Note that Tsai's comments on Freedom of Navigation -- a term she actually used, not implied, and one beloved of US policymakers -- align her squarely with the US. A southbound turn would be great -- the Ma Administration has done its best to ensure relations with SE Asia and India are not good, yet those are areas where Taiwan will be investing and conducting diplomacy in the future, natural allies against Chinese expansion. Good work, DPP -- I've said for years that Taiwan needs to deepen its relations with India. If China peeves India, a good move might be a state visit by Tsai to India.

Speaking of foreign policy, Peter Enav, once the chief reporter here for AP, now living retirement outside Taiwan, responded to Richard Bush III's blogpost at Brookings. Bush is a longtime Taiwan expert for the US government. Enav lambastes Bush's reticence and misconceptions:
Unfortunately, however, Bush’s article goes rapidly south from there — far south in fact — creating the impression that the “blame” for what might happen in cross-strait relations after Tsai’s election is a direct result of her personal shortcomings and those of the DPP in general. In the main he does this through the deliberate use of misleading and distorted language. Thus, for example, he says, Tsai has made only a “modest effort” to reassure China and the U.S. about her cross-strait policies when in fact she has gone out of her way to proclaim her fealty to maintaining the “status quo” in the area. Similarly, he says “the policies of a DPP government might cause a reversal in cross-strait relations,” rather than “the policies of the PRC [People’s Republic of China] might cause a reversal in cross-strait relations,” which given the fact that it is China that is making all the running on cross-strait pressure seems to be a far more accurate characterization of the facts on the ground.

And that is only the start. Also included in Bush’s article is his unfounded description of the Sunflower Movement as a radical fringe, when in fact it enjoyed widespread popular support and help set the stage for the devastating Chinese Nationalist Party (KMT) defeat in last year’s nine-in-one local elections. Beyond that it also features his identification of the Hung Hsiu-chu (洪秀柱) candidacy as the main reason from Ma’s low approval rating (actually this began in 2012) and his signal failure to point out that support for Taiwan’s eventual unification with the mainland has traditionally been so low as to hardly bear mentioning. For someone of Bush’s deep-seated knowledge, this is a perplexing lapse.
Enav is right in many ways, and these are all things I've said. Yet...
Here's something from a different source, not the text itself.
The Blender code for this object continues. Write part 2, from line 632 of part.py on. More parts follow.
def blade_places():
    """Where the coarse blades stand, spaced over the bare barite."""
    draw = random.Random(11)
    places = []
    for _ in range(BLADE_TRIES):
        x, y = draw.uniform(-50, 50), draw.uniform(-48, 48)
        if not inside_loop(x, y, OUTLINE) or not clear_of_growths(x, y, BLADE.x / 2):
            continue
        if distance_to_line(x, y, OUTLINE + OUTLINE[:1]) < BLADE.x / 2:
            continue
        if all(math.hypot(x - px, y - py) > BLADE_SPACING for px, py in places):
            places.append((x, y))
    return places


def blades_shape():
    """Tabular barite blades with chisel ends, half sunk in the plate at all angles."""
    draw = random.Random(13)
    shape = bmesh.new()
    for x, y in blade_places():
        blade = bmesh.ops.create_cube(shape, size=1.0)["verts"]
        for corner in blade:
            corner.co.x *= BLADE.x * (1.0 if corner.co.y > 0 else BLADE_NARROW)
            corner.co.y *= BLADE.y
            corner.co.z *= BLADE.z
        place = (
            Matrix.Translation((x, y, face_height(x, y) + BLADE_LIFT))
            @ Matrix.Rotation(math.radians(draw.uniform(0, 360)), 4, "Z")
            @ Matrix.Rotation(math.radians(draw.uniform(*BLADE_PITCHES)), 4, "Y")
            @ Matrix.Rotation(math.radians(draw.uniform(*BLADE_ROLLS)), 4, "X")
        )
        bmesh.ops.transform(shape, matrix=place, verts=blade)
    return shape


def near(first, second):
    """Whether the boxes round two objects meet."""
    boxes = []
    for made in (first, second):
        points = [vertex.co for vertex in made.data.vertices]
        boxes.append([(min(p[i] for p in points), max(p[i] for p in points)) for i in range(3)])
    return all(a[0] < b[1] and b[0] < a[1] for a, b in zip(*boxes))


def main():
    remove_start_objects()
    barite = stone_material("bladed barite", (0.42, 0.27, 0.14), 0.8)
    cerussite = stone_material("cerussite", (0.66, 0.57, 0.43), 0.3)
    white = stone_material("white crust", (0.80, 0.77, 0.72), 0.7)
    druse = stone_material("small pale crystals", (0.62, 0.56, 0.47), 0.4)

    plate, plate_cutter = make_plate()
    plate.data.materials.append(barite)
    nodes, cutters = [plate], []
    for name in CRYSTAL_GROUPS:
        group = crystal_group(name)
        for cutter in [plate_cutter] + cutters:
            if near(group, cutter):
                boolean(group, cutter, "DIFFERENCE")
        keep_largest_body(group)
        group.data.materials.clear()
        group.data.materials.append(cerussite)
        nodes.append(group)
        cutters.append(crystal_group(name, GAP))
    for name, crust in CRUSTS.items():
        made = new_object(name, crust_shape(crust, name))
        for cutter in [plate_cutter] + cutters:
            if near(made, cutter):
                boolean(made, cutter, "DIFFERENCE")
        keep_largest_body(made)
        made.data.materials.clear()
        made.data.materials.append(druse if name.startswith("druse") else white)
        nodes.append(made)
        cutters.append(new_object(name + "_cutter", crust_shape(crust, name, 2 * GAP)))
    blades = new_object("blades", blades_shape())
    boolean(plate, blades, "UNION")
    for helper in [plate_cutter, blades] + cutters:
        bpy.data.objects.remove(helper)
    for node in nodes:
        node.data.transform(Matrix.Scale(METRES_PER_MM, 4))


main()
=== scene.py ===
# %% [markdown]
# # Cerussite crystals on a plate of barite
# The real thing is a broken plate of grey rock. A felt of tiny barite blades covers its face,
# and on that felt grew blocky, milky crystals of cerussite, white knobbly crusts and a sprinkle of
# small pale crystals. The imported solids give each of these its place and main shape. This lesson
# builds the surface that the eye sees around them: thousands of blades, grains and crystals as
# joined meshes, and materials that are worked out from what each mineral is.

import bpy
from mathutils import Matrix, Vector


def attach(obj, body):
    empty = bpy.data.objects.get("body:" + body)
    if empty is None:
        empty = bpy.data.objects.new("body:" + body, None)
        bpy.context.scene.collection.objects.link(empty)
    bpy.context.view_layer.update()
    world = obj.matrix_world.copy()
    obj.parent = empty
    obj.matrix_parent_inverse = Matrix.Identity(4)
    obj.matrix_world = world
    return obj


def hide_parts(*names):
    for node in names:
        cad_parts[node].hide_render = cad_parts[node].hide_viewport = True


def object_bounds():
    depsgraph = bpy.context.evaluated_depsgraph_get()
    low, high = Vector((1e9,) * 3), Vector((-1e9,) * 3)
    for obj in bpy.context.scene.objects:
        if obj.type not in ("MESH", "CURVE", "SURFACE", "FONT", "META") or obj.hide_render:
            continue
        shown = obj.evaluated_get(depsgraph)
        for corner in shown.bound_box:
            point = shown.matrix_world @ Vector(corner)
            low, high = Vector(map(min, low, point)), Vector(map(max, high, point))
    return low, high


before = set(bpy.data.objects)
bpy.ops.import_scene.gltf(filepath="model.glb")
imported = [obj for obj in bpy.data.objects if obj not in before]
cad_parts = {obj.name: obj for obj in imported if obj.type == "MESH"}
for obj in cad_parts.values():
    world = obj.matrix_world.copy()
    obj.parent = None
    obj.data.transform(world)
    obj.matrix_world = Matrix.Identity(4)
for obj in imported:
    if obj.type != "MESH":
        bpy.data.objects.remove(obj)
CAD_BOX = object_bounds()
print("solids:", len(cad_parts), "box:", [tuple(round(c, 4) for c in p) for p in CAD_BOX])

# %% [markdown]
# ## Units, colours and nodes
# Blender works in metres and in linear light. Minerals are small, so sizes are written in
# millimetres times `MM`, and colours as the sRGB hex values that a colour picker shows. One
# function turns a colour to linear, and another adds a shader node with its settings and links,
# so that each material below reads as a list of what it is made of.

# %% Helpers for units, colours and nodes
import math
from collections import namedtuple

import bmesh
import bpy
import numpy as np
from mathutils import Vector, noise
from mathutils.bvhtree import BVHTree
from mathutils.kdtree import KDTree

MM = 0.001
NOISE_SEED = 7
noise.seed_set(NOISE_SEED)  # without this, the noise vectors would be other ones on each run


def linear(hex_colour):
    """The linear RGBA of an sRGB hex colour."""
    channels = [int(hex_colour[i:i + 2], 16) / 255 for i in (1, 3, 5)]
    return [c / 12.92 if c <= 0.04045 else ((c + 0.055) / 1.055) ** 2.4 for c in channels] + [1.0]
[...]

One thing Bush didn't mention was the 1992 Consensus. This is interesting. Although Bush's essay is carefully positioned to align it self with the Establishment interpretive framework that the DPP disrupts China-Taiwan-Washington relations, he refrains from ordering the DPP into the 1992 Consensus cage. Kudos for that. Also, much of the essay is devoted to telling China what it should be doing, very gently. I'd like to read this as a hopeful sign that Washington is beginning to rethink the script on Taiwan...
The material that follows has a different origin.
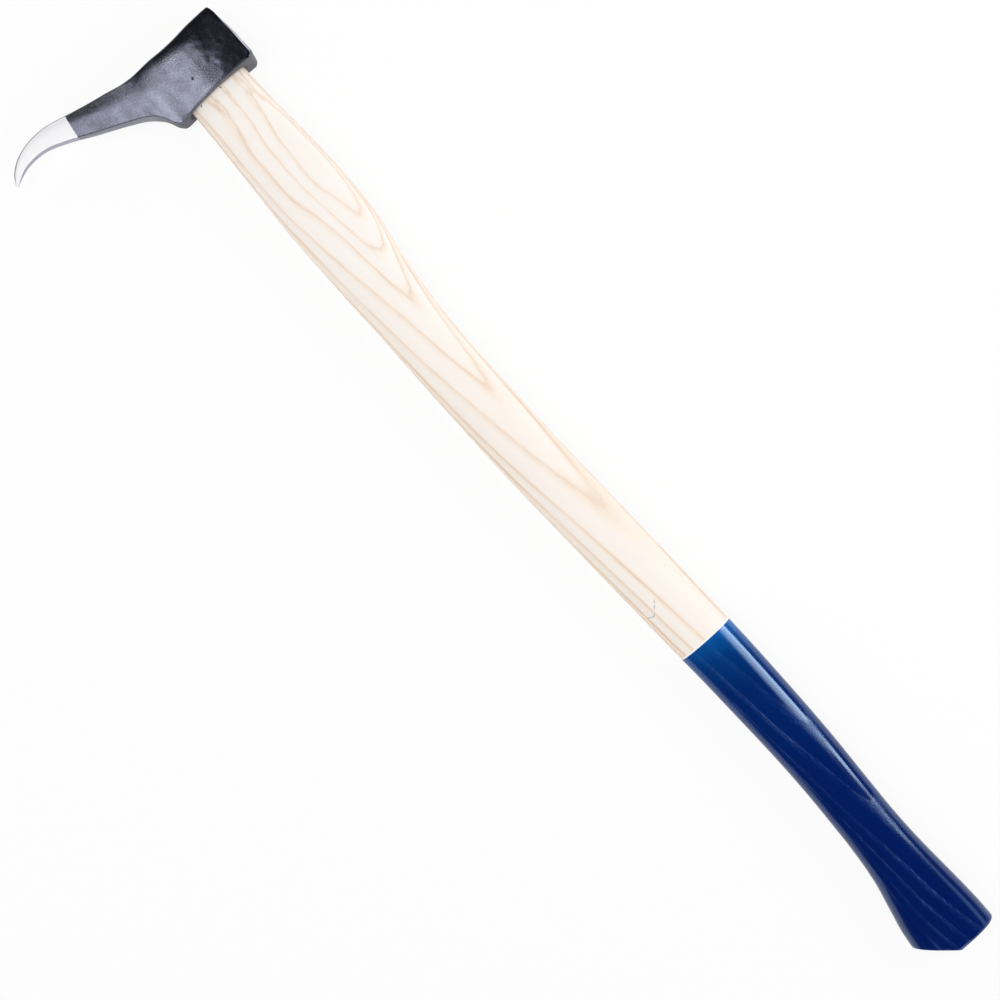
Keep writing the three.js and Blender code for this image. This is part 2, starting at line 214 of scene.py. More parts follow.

Finally, William Stanton, former AIT director, has an outstanding piece at Thinking Taiwan on US China policy... read it all, but here's a chunk:
This strengthening Sino-Russian military cooperation is a deeply ironic refutation of the traditional U.S. geostrategic justification for improved Sino-U.S. relations. It is even more ironic when we consider that it was during the Administration of arguably America’s staunchest anti-Communist President — Ronald Reagan — that the United States decided on June 12, 1984 to allow China to make government-to-government purchases of U.S. military equipment, subsequently including avionics for the Chinese F-8 fighter jet and Sikorsky transport helicopters. In 1985 the United States even agreed to renovate Chinese ships to counter the growing Soviet fleet. In January 1989 the United States went further and decided to sell four of its then-most current anti-submarine torpedoes to China. It was only events in and around Tiananmen Square some five months later that halted all of these plans.
Yup. US China policy is heading in the wrong direction, and has been for years.

WantWant reports that Xi's policy towards the pre-1949 population is changing. Don't miss this article, which also has a good bit of interesting history. Years too late, and misled by the KMT, told nonsense by its own spies. and misled by Taiwanese businessmen in China -- probably on purpose to keep Xi on his current course, and to save their own skins -- China's Taiwan policy is seriously out of whack with the island's own popular identities.